CAREY — A small town grieved Tuesday after one of its teenagers was killed in a two-car accident on icy roads.

The Carey High School student, whose name was not released Tuesday, was pronounced dead at the scene after the driver’s education car he was driving was hit by another car at about 7:30 a.m., just west of the U.S. Highway 20/Idaho Highway 75 intersection near Stanton Crossing.

Three others were injured in the crash, including driver’s ed instructor Jeff Mecham. He was transported to St. Luke’s Wood River Medical Center near Ketchum, Blaine County School District Superinten-dent Lonnie Barber said, and later airlifted to Saint Alphonsus Regional Medical Center in Boise with a collapsed lung, perforated spleen and liver, and internal bleeding.

Another student, a sophomore sitting behind the driver’s seat whose name also was unavailable, was taken by air ambulance to St. Luke’s Magic Valley Medical Center in Twin Falls with a broken hip. She was reported in good condition, awaiting word on whether doctors will need to perform surgery.

The driver of the other car, which struck the driver’s education car in the side, was first transported to St. Luke’s Wood River and then airlifted to Boise on Tuesday afternoon. That driver’s name also was not released Tuesday.

Lt. Jay Davis with the Blaine County Sheriff’s Office said the accident is still under investigation. Police want to talk to those involved to help them determine what happened, he said.

But reports already indicate slick roads were a factor. The road was so icy that emergency responders could barely stand up, said Jeff Nevins, assistant fire chief with Wood River Fire and Rescue.

“There was black ice from the Bellevue Gun Club on down, and there was ice with a crust of snow across the entire road at the scene of the accident,” Nevins said.

While investigators began their work, school officials and students sought to cope with the tragedy.

Carey School Principal John Peck gathered the 109 students in Carey’s seventh through 12th grades in the school auditorium at 8:30 a.m., hoping to ward off rumors. Twenty minutes into the school day, one student had already received a text message about the accident.

Carey’s fifth- and sixth-graders were in Boise, decked out in orange sweatshirts proclaiming “Carey loves BSU and ESPN” and hoping to get on the sidelines of the Boise State University football game. Peck figured parents of younger children might prefer to explain to their children what had happened in their own way.

“I told the students that one of the things about Carey School is that we’re family and that we laugh together and cry together. And I told them we’re going to have to get through this,” he said.

Barber and Assistant Superintendent John Blackman drove to Carey as soon as they heard about the crash and spent most of Tuesday there, cancelling a special meeting of the school board.

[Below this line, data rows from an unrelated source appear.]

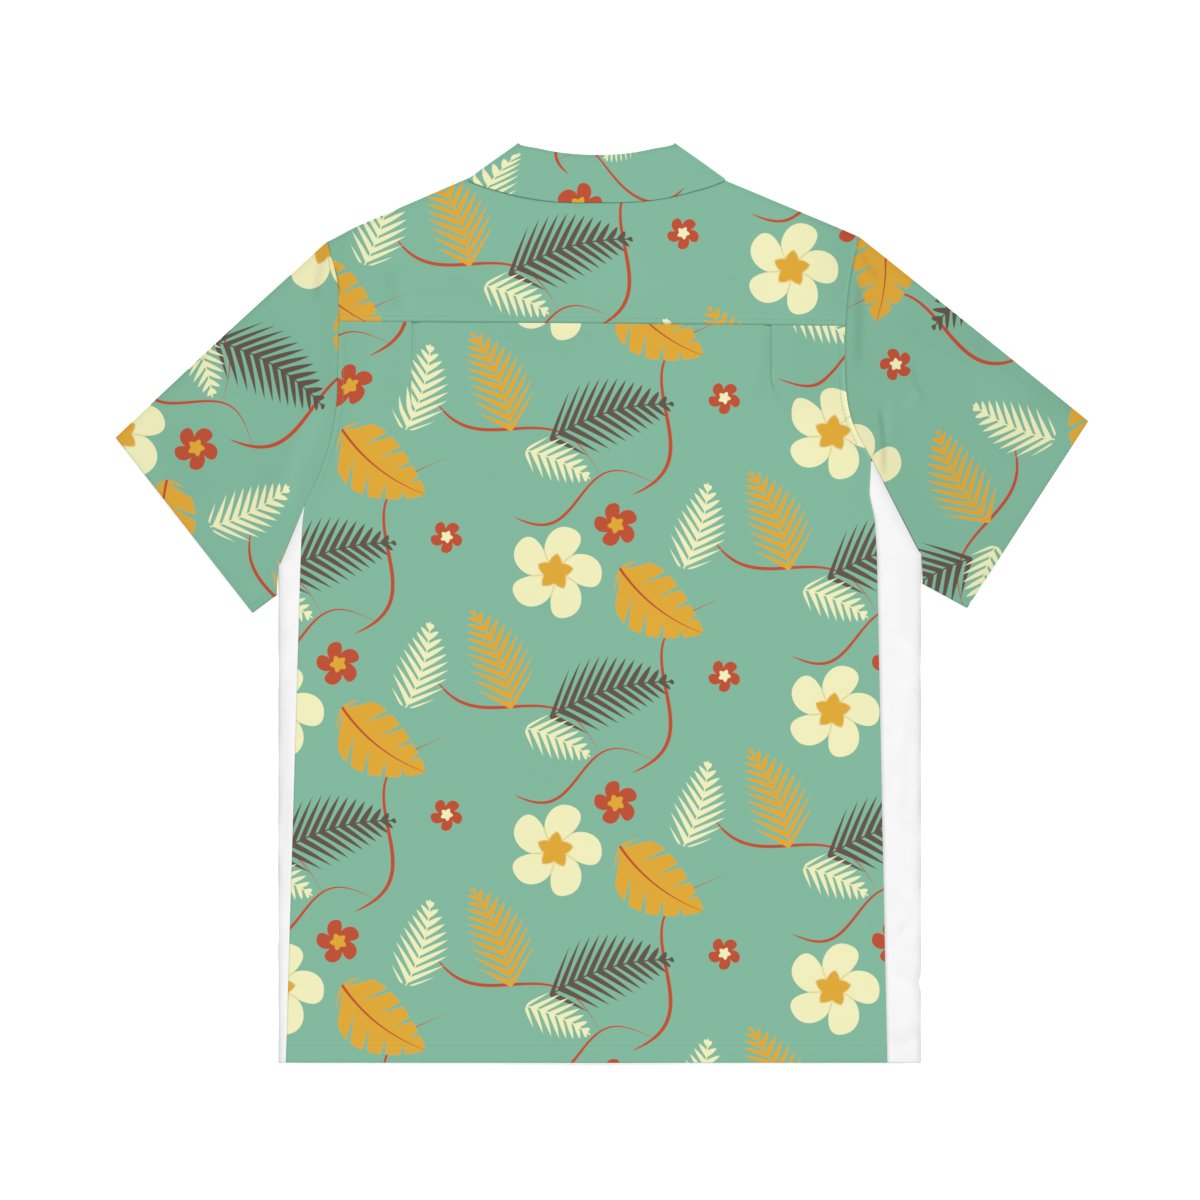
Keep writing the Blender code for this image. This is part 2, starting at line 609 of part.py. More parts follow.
def front_rows():
    """Heights of a front's rows at its inner edge, closer together round each button."""
    steps = [-DOME_FOOT, -DOME_FLAT, DOME_FLAT, DOME_FOOT]
    heights = [HEM_Y, (HEM_Y + button_heights()[-1] - DOME_FOOT) / 2]
    for button in button_heights()[::-1]:
        heights += [button + step for step in steps]
        heights.append(button + BUTTON_SPACING / 2)
    return heights


def make_front(side):
    """One front: placket, round the side fold and on to the back's side seam."""
    data = SIDES[side]
    hand, underarm = data["hand"], data["underarm_y"]
    heights = [y for y in front_rows() if y < underarm - 6.0] + [underarm]
    upper = [y for y in front_rows() if underarm + 6.0 < y < PLACKET_TOP_Y] + [V_POINT_Y, 282.0]
    neck = neck_points(collar_front_station, FRONT_NECK_SHARES, hand)
    inner = [(front_inner_x(hand, y) + hand * inner_gap(y), y) for y in heights + upper]
    inner = np.array(inner + neck.tolist())
    outer = front_outer_points(side, len(heights), len(inner))
    offsets = [0.0, 8.0, 22.0, 30.0, 45.0] if hand < 0 else [0.0, 8.0, 22.0, 30.0, 35.0, 50.0]
    grid = []
    for row, (start, end) in enumerate(zip(inner, outer)):
        lower = row < len(heights)
        grid.append(front_row(side, start, end, offsets, lower, row - len(heights) + 1))
    grid = np.array(grid)
    add_sheet("front_" + side, grid, (0.22, 0.49, 0.35),
              front_cells(grid, len(heights), len(offsets)), crossed=hand > 0)


def inner_gap(y):
    """How far the edge stands back from the roll line, where the lapel turns."""
    return FOLD_INSET / 0.9 + SEAM * 0.8 if y > V_POINT_Y - 1.0 else 0.0


def front_outer_points(side, lower_count, count):
    """Outer end of each row: the side fold below the underarm, the armhole above."""
    data = SIDES[side]
    hand = data["hand"]
    fold_x = data["fold_x"] - hand * FOLD_INSET
    seam_end = front_yoke_seam(side, hand)[0]
    x = [fold_x, *(CENTRE_X + hand * np.array(FRONT_ARMHOLE["out"][1:-1])), seam_end[0]]
    y = [data["underarm_y"] - SEAM / 2, *FRONT_ARMHOLE["y"][1:-1], seam_end[1] - SEAM / 2]
    rows = np.arange(count) - lower_count + 1
    last = count - lower_count
    marks = np.array(FRONT_ARMHOLE["row"]) * last / FRONT_ARMHOLE["row"][-1]
    marks = np.round(marks)
    points_x = np.interp(rows, marks, x) - hand * SEAM / 2 * (rows > 0)
    return np.column_stack([points_x, np.interp(rows, marks, y)])


def front_row(side, start, end, offsets, lower, above):
    """One row of a front from its inner edge outwards, and round the fold if it has one."""
    data = SIDES[side]
    hand = data["hand"]
    across = np.array([0.25, 0.5, 0.75, 1.0])
    placket = start[0] + hand * np.array(offsets)
    x = np.concatenate([placket, placket[-1] + (end[0] - placket[-1]) * across])
    level_run = offsets[-1] * (1.0 - smooth((start[1] - PLACKET_TOP_Y) / 50.0))
    width = abs(end[0] - start[0])
    share = np.clip((np.abs(x - start[0]) - level_run) / (width - level_run), 0.0, 1.0)
    y = start[1] + (0.0 if lower else 1.0) * (end[1] - start[1]) * share
    level = front_level(hand, x, y)
    fold_x = data["fold_x"] - hand * FOLD_INSET
    turns = np.radians([36.0, 72.0, 108.0, 144.0, 180.0])
    fold = fold_x + hand * FOLD_RADIUS * np.sin(turns)
    fold_z = (BACK_LEVEL + FLOOR) / 2 - FOLD_RADIUS * np.cos(turns)
    strip_y, strip = strip_points(side, start[1], lower, above)
    strip_z = back_level(strip, np.full(len(strip), strip_y))
    x = np.concatenate([x, fold, strip])
    y = np.concatenate([y, np.full(len(fold), strip_y), np.full(len(strip), strip_y)])
    return np.column_stack([x, y, np.concatenate([level, fold_z, strip_z])])


def strip_points(side, y, lower, above):
    """The unprinted strip on the back: from the side fold, or the armhole, to the seam."""
    hand = SIDES[side]["hand"]
    edge_x, edge_y = BACK_EDGE[side + "_x"], BACK_EDGE[side + "_y"]
    fold_x = SIDES[side]["fold_x"] - hand * FOLD_INSET
    if not lower:
        row = min(UNDERARM_ROW + above, ARMHOLE_ROW)
        y = edge_y[row] - (2.5 if row == ARMHOLE_ROW else 0.0)
        low = (fold_x, edge_y[UNDERARM_ROW])
        high = (edge_x[ARMHOLE_ROW], edge_y[ARMHOLE_ROW])
        share = (y - low[1]) / (high[1] - low[1])
        fold_x = low[0] + (high[0] - low[0]) * share - hand * SEAM / 2
    seam_x = np.interp(y, edge_y[:ARMHOLE_ROW + 1], edge_x[:ARMHOLE_ROW + 1]) + hand * SEAM / 2
    start = fold_x if not lower else fold_x - hand * 0.5
    return y, start + (seam_x - start) * np.array([0.0, 0.5, 1.0])


def front_cells(grid, lower_count, offset_count):
    """Squares of a front's grid: all of them below the underarm, two parts above it."""
    rows, columns = grid.shape[:2]
    cells = np.ones((rows - 1, columns - 1), dtype=bool)
    flat_columns = offset_count + 4
    cells[lower_count - 1:, flat_columns - 1:] = False
    wedge_rows = ARMHOLE_ROW - UNDERARM_ROW
    cells[lower_count - 1:lower_count - 1 + wedge_rows, columns - 3:] = True
    return cells


# ---------------------------------------------------------------- sleeves
def make_sleeve(side):
    """A sleeve pressed flat: a tube from the armhole to the cuff, open at both ends."""
    data = SIDES[side]
    top, under, ways = sleeve_armhole(side)
    cuff_high, cuff_low = sleeve_cuff(data)
    shares_top, shares_under = length_shares(top), length_shares(under)
    rows = []
    for share in SLEEVE_ROWS:
        upper = between(top, between(cuff_high, cuff_low, shares_top), np.full(len(top), share))
        lower = between(under, between(cuff_high, cuff_low, shares_under), np.full(len(under), share))
        rise = back_level(top[:, 0], top[:, 1]) - BACK_LEVEL
        own = SLEEVE_SWELL * np.sin(np.pi * shares_top) * smooth(share * 3.0)
        level = BACK_LEVEL + rise * (1.0 - share) ** 2 + np.maximum(own + fold_relief(*upper.T), 0.0)
        upper = np.column_stack([upper, level])
        lower = np.column_stack([lower, np.full(len(under), FLOOR)])
        rows.append(sleeve_ring(upper, lower, ways))
    add_sheet("sleeve_" + side, np.array(rows), (0.20, 0.46, 0.33), closed=True)


def length_shares(points):
    """Share of the whole length at each point of a line."""
    steps = np.linalg.norm(np.diff(points, axis=0), axis=1)
    total = np.concatenate([[0.0], np.cumsum(steps)])
    return total / total[-1]


def sleeve_armhole(side):
    """The armhole as the sleeve's back and front plies have it, from shoulder to underarm."""
    data = SIDES[side]
    hand = data["hand"]
    gap = hand * SEAM / 2
    notch = np.array([data["fold_x"] + hand * 0.6, data["notch_y"]])
    run = notch - np.array(data["cuff_low"])
    low_way = unit(np.array([run[1], -run[0]]))
    low_way = -low_way * np.sign(low_way[1])
    top_way = sleeve_top_way(side)
    high = shoulder_corner(side) + np.array([gap, 0.0])
    low = notch - FOLD_INSET * low_way + np.array([gap, 0.0])
    yoke_x, yoke_y = YOKE_EDGE[side + "_x"], YOKE_EDGE[side + "_y"]
    back_x, back_y = BACK_EDGE[side + "_x"], BACK_EDGE[side + "_y"]
    corner = np.array([data["fold_x"] + hand * 0.6 + gap, data["underarm_y"] + 1.0])
    chain = [(yoke_x[1], yoke_y[1]), *zip(back_x[:ARMHOLE_ROW - 1:-1], back_y[:ARMHOLE_ROW - 1:-1])]
    back = np.array([high] + [(x + gap, y) for x, y in chain] + [corner, low])
    seam_end = front_yoke_seam(side, hand)[0]
    front = [(CENTRE_X + hand * out + gap, y) for out, y in
             zip(FRONT_ARMHOLE["out"][1:-1], FRONT_ARMHOLE["y"][1:-1])]
    under = np.array([high, seam_end + (gap, 0.0)] + front[::-1] + [corner, low])
    return back, under, (top_way, low_way)


def sleeve_cuff(data):
    """Both ends of the cuff line, moved in by what the folds take."""
    high, low = np.array(data["cuff_top"]), np.array(data["cuff_low"])
    way = unit(low - high)
    return high + FOLD_INSET * way, low - FOLD_INSET * way


def sleeve_ring(upper, lower, ways):
    """Close two plies into one ring with a round fold at each edge."""
    turns = np.radians([45.0, 90.0, 135.0])

    def fold(start, end, way):
        middle, radius = (start + end) / 2, (start[2] - end[2]) / 2
        flat = middle[:2] + np.sin(turns)[:, None] * abs(radius) * way
        height = middle[2] + radius * np.cos(turns)
        return np.column_stack([flat, height])

    low_fold = fold(upper[-1], lower[-1], ways[1])
    high_fold = fold(lower[0], upper[0], ways[0])
    return np.concatenate([upper, low_fold, lower[::-1], high_fold])


# ---------------------------------------------------------------- buttons
def make_button(name, y):
    """A turned button lying face down: rounded rim, shallow dish, flat back."""
    profile = np.array([[3.2, 0.45], [4.1, 0.0], [4.9, 0.0], [BUTTON_RADIUS, 0.6],
                        [BUTTON_RADIUS, 1.2], [5.1, BUTTON_HEIGHT]])
    turns = np.linspace(0.0, 2.0 * np.pi, 16, endpoint=False)
    ring = np.stack([np.cos(turns), np.sin(turns)], axis=1)
    points = [np.column_stack([ring * radius, np.full(len(turns), z)]) for radius, z in profile]
    points = np.concatenate(points) + np.array([CENTRE_X, y, 0.0])
    count, faces = len(turns), []
    for row in range(len(profile) - 1):
        for k in range(count):
            after = (k + 1) % count
            faces.append([row * count + k, row * count + after,
                          (row + 1) * count + after, (row + 1) * count + k])
    faces.append(list(range(count))[::-1])
    faces.append([(len(profile) - 1) * count + k for k in range(count)])
    add_object(name, points, faces, make_material(name, (0.86, 0.84, 0.78), 0.3))


def main():
    """Clear the scene and sew the shirt together."""
    for item in list(bpy.data.objects):
        bpy.data.objects.remove(item, do_unlink=True)
    make_back()
    make_yoke()
    for side in SIDES:
        make_front(side)
        make_sleeve(side)
        make_lapel("lapel_" + side, SIDES[side]["hand"])
    make_collar()
    for number, y in enumerate(button_heights(), start=1):
        make_button("button_%d" % number, y)


main()
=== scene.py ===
"""The looks of a camp-collar hawaiian shirt that lies face down and flat, with its back up.

Every cut piece is a thin shell on the form of its solid: a grid of points in millimetres,
worked out from the pattern's own sizes, with pressed folds, seams and soft creases added
as low relief. The print is drawn by one material from each piece's flat-cut coordinates.
"""

import bpy
import numpy as np
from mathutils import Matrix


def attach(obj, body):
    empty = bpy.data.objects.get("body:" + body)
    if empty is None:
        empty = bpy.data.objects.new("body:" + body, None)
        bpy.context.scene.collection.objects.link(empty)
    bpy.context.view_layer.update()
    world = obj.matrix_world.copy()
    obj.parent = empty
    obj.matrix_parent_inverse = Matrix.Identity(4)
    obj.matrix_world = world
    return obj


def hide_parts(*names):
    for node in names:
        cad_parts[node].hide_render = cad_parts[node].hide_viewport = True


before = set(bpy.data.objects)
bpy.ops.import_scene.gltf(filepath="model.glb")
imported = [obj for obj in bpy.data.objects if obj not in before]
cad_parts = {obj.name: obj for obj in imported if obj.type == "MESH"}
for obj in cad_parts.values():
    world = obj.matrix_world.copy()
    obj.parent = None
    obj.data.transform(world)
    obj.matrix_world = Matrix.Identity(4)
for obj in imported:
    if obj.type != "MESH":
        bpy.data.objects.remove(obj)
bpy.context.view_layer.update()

# ---------------------------------------------------------------- sizes, in millimetres
MM = 0.001
WALL = 1.0                    # thickness of the solids that carry the cloth
SHELL = 0.6                   # thickness of shown cloth, from the solid's outer face in
BACK_SHELL = 0.4              # and of the back, whose pleats lie closer together
SEAM = 0.3
JOIN = 0.015                  # half the gap between pieces that are sewn edge to edge
PLY = WALL + SEAM
FOLD_RADIUS = PLY / 2
FOLD_INSET = FOLD_RADIUS + WALL / 2
FLOOR = WALL / 2
BACK_LEVEL = FLOOR + PLY

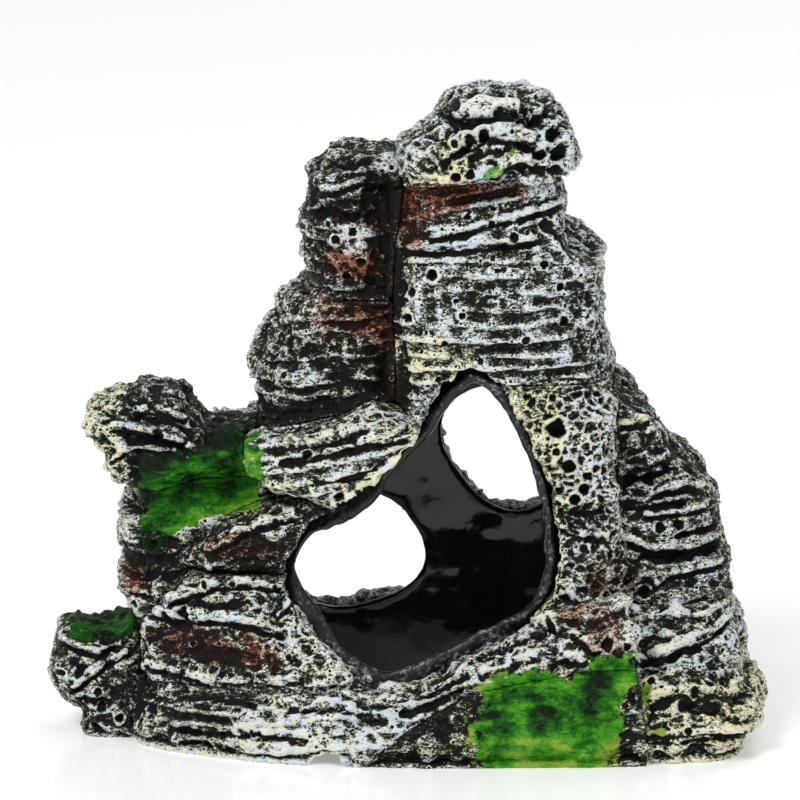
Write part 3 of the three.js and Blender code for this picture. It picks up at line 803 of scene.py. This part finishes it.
def wall_shape(p, n):
    hollow, light = left_moss(p)
    # shade: a band of painted shade below the moss hollow, sunk a little, its paint thinned and a
    # share of rust washed in
    shade = blob(p, (-36, -9, 28.5), (12, 12, 4.2), 0.2)
    gloss_bump = blob(p, (-39.3, -8.5, 31.2), (2.6, 6, 2.2), 0.05)
    edge = 1 - step(p[:, 0] + noise(p, 3, 77), -42.5, -40)
    notch = blob(p, (-45, -3, 38.5), (4.5, 16, 4.6), 0.15) * step(-n[:, 0], 0.1, 0.6)
    ledge, paint = ledges(p, n, WALL_LEDGES)
    pit_height, pit_paint = pits(p, 3.0, 75, 0.3, 0.7)
    paint += pit_paint * (1 - hollow)
    rough = 0.8 * strata(p, 0.08, 2.5, 73, 0.7, 0.5) + crackle(p, 2.3, 74, 0.5) + pit_height
    run = p @ MOSS_RUN
    streaks = 0.6 * noise(run, 2.6, 80) + 0.4 * noise(run, 1.3, 78) + 0.25 * noise(p, 0.8, 79)
    height = ledge + 0.8 * crag(p) * (1 - 0.6 * hollow)
    height = height + rough * (1 - 0.85 * hollow) + streaks * hollow
    height += -1.2 * hollow - 0.6 * shade + 1.4 * gloss_bump - 3.0 * notch
    light = light - 0.7 * gloss_bump
    rust = 0.7 * blob(p, (-43.5, -9, 25.6), (4, 9, 2.2), 0.5) + 0.25 * shade
    paint += -0.25 - 0.45 * shade + 0.12 * edge
    moss = 1.1 * np.maximum(hollow, gloss_bump)
    return height, marks(moss=moss, moss_light=light, rust=rust, warmth=0.45, brushed=paint)


def jamb_shape(p, n):
    face = blob(p, (-24, -15, 31.2), (9, 9, 3.6), 0.3)
    moss, light = left_moss(p)
    height, paint = (ledges(p, n, JAMB_LEDGES) + pits(p, 2.2, 85, 0.3, 0.45)
                     + holes(p, n, JAMB_PITS))
    rough = 0.8 * crag(p) + 0.6 * strata(p, 0.3, 2.2, 83, 0.5, 0.4)
    height += rough + crackle(p, 1.9, 84, 0.4) - 0.5 * face
    paint += -0.3 - 0.45 * face
    return height, marks(rust=0.6 * face, warmth=0.45, brushed=paint, moss=moss, moss_light=light)


def step_shape(p, n):
    face = blob(p, (-31, -20, 16.6), (12.5, 12, 4.0), 0.3)
    bright = blob(p, (-23, -21, 17.2), (5, 9, 3), 0.4)
    net = blob(p, (-15.5, -21, 15), (5.5, 12, 8), 0.3)
    height, paint = (ledges(p, n, STEP_LEDGES) + pits(p, 2.2, 95, 0.4, 0.5)
                     + holes(p, n, STEP_PITS, 0.35))
    cells = crackle(p, 1.7, 94, 0.5, 1.3) * (1 - 0.6 * face)
    height += crag(p) + 0.5 * strata(p, 0.0, 2.4, 93, 0.6, 0.5) + cells - 0.4 * face
    paint += -0.12 - 0.5 * face + 0.25 * bright + 0.24 * net
    return height, marks(rust=0.7 * face + 0.4 * bright, warmth=0.4, brushed=paint)


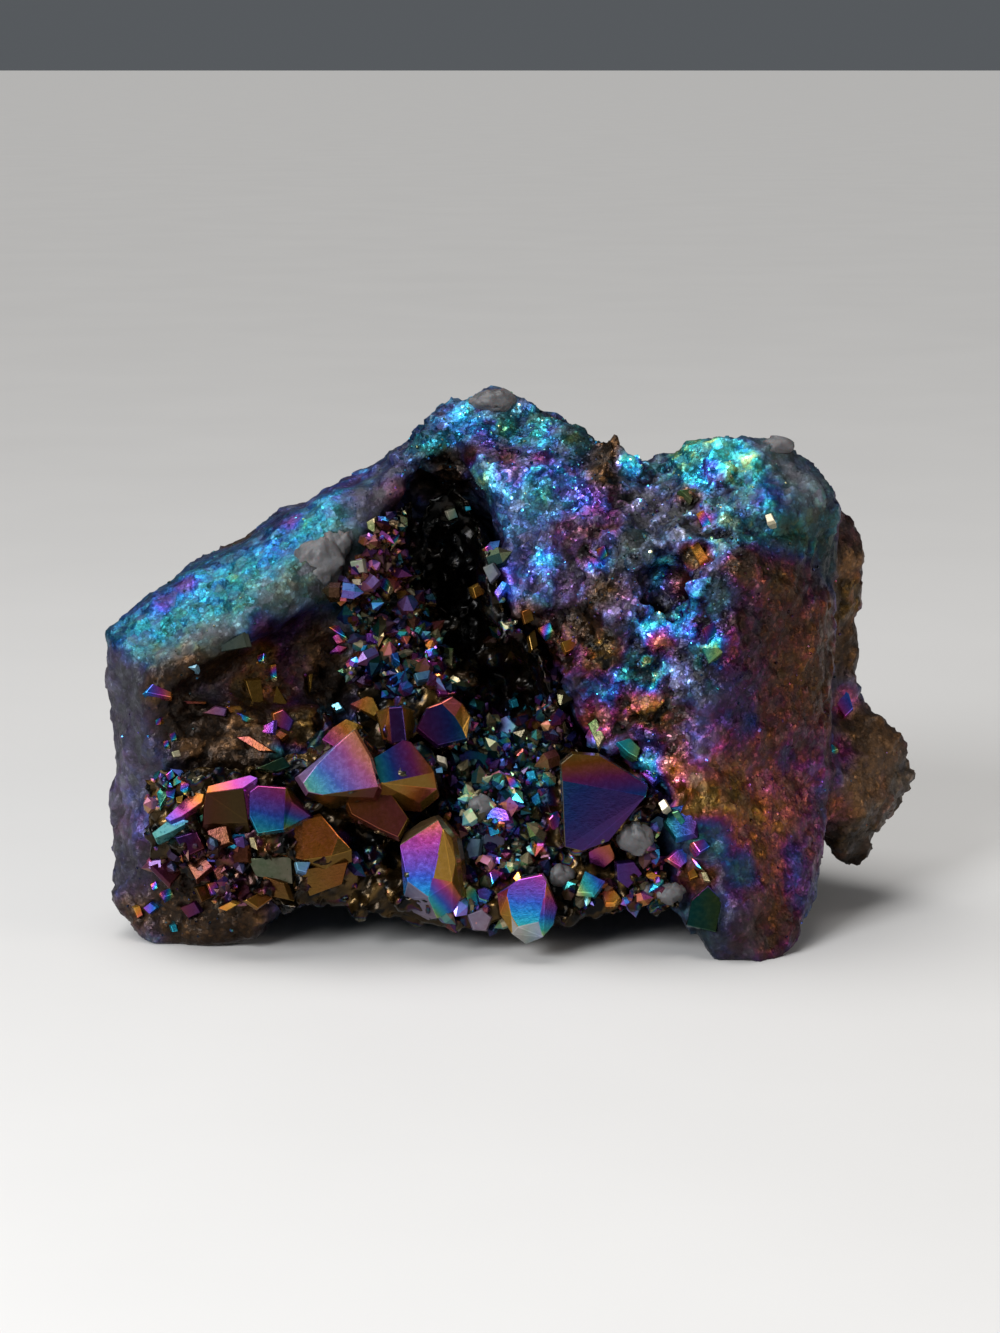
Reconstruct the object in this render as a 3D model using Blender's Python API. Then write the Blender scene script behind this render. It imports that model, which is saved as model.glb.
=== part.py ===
"""A broken piece of a quartz geode with a rainbow coating, about 90 mm long.

The specimen is two solids: the massive quartz wall with its open hollow, and the
crust of grown crystals that lines the hollow. Corners are given in millimetres.
+X is to the right, -Y to the front where the hollow opens, +Z is up, and the
specimen stands on the flats that are worn on its underside.
"""

import math
import random

import bmesh
import bpy
from mathutils import Vector, noise
from mathutils.bvhtree import BVHTree

MM = 0.001

# The wall's surface: the size of its remeshed cells, and how many triangles it keeps.
WALL_CELL = 1.1 * MM
WALL_TRIANGLES = 3450

# How far the wall's finished surface stands out from its rough one.
WALL_SWELL = 0.35 * MM

# The plane that the specimen rests on is worn this far above the origin of the corners,
# and the box that wears it reaches this far.
WORN_LEVEL = -0.5
WORN_REACH = 60.0

# Points of one solid closer than this are the same point.
MERGE_WITHIN = 0.001 * MM

# The crust's skin: how far it stands off the wall, how thick it is, and its grain.
CRUST_GAP = 0.75 * MM
CRUST_THICKNESS = 1.5 * MM
CRUST_CELL = 1.2 * MM
CRUST_SKIN_TRIANGLES = 1120
CRUST_BED_TRIANGLES = 2400
FLAT_WITHIN = math.radians(1.0)

# The rainbow coating's mean colour, roughness and metallic share.
WALL_COAT = ((0.16, 0.20, 0.30), 0.38, 0.55)
CRUST_COAT = ((0.22, 0.16, 0.30), 0.18, 0.8)

# A quartz point's end faces stand at this angle to its long axis, and every other one
# starts lower by this share of the radius.
END_FACE_ANGLE = math.radians(38.2)
END_STAGGER = 0.22

# Small crystals: the seed, how many places are tried for each, how close two may stand
# for their radii, how far they sway, and how long the shaft is for its radius.
CRYSTAL_SEED = 23
TRIES_EACH = 14
CLOSENESS = 0.85
SWAY = 0.5
SHAFT_STRETCH = (1.0, 1.7)
ROOT_DEPTH = 0.5
FRONT = Vector((0.0, -1.0, 0.25)).normalized()
OUT_IN_FRONT = -60.0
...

“Everyone was crying. The students were crying. The teacherswere crying. We were crying,” Barber said. “It’s difficult because they’re all one big family. But the only thing you can do is help the school grieve.”

After Peck explained what had happened, the students formed into different groups to talk about it with their friends.

“They didn’t hold classes, but they didn’t send them home, either,” Barber said. “You can’t say, ‘Go back to class,’ after something like this happens. Some parents came and got their kids. Some parents came and sat with the kids.”

Students are writing memories and “thinking-of-you” messages to the hospitalized student in order to help her find some kind of closure, Peck said. And the football team has ordered black No. 37 stickers — the number on the deceased student’s football jersey — to wear on their helmets for the remainder of the season.

“He was involved in about everything — the football team, choir. He even had a part in the play next weekend. He was just an all-around good kid,” Peck said of the student, whose family has been in Carey for “a long, long time.”

Mecham, Peck said, has taught at Carey for about six years. A schedule posted on the school’s website had him tabbed to lead a field trip today.

“He cares a lot for the kids. He tries to do the very best for them,” Peck said.

This isn’t the first time this tiny community of 538 has had to deal with such a tragedy. Two Carey students were killed in a car wreck about eight years ago.

Barber said the school district has a crisis team of counselors and social workers ready to go to Carey if needed. And Peck noted the outpouring of support the school has received from the community and other schools.